Man with knife shot dead at Paris police station

Knife-wielding man with fake explosives killed after entering police station on anniversary of Charlie Hebdo attack.

French police secure the area after a man was shot dead at a police station in the 18th district in Paris
French police secure the area after a man reportedly tried to enter police station shouting "Allahu Akbar" (God is great) on the anniversary of the Charlie Hebdo attack [Charles Platiau/Reuters]

A knife-wielding man wearing a fake explosive belt was shot and killed on Thursday after he entered a Paris police station, French officials said.

The shooting came a year to the day after an attack on the French satirical newspaper Charlie Hebdo launched a bloody year in the French capital.

Luc Poignant, a police union official, said the man cried out “Allahu Akbar,” Arabic for “God is great.”

A statement from the Paris prosecutor said the man’s body was found with a cell phone and a piece of paper with an emblem of the Islamic State of Iraq and the Levant group and a claim of responsibility written in Arabic.

The statement did not provide more details about the claim.

Just a few minutes earlier, elsewhere in the city, French President Francois Hollande had finished paying homage to police officers killed in the line of duty, including three shot to death in the attacks last January.
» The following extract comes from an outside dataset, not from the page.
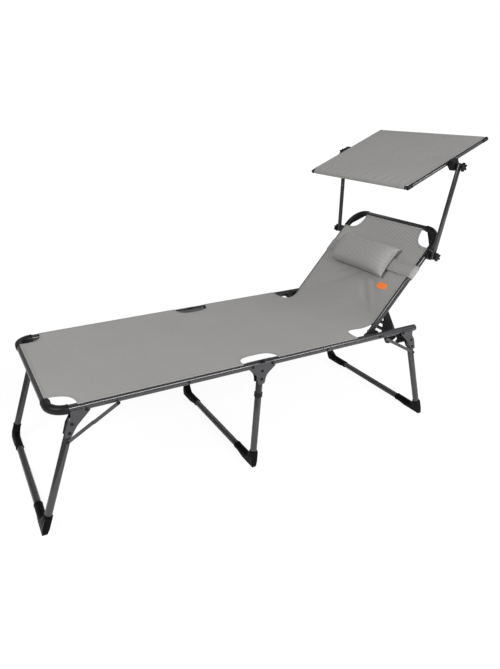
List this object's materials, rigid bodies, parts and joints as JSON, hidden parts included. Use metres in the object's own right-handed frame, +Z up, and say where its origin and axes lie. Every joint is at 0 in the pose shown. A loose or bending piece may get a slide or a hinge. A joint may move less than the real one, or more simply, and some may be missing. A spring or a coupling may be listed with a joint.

A Paris police official said police were investigating the incident at the Paris police station as “more likely terrorism” than a standard criminal act. The official spoke on condition of anonymity because he was not authorised to be publicly named according to police policy.

The neighbourhood in the Goutte d’Or district of northern Paris was locked down after the shooting.

On January 7, 2015, two French-born brothers killed 11 people inside the building where Charlie Hebdo operated, as well as a Muslim policeman outside.

Over the next two days, an accomplice shot a policewoman to death and then stormed a supermarket, killing four hostages. All three gunmen died.